In decisions that had the support of the White House, the motor carrier agency has eased the rules on truckers’ work hours, rejected proposals for electronic monitoring to combat widespread cheating on drivers’ logs and resisted calls for more rigorous driver training.

While applauded by the industry, those decisions have been subject to withering criticism by federal appeals court panels in Washington who say they ignore government safety studies and put the industry’s economic interests ahead of public safety.

The article then explains how the trucking industry pays to have its own officials appointed to head regulatory boards.

To advance its agenda, the Bush administration has installed industry officials in influential posts.

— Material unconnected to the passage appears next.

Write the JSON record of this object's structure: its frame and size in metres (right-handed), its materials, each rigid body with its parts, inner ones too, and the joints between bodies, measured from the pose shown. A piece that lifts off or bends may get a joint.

In addition to supplying prominent administration officials, the trucking industry has provided some of the Republican party’s most important fund-raisers. From 2000 to 2006, the industry directed more than $14 million in campaign contributions to Republicans. Its donations and lobbying fees — about $37 million from 2000 to 2005 — led to rules that have saved what industry officials estimate are billions of dollars in expenses linked to tougher regulations.

We have two more years of this absurdity. But, we do not have to keep it a secret. Thank you, New York Times for remembering what and who likely killed Dorris Edwards.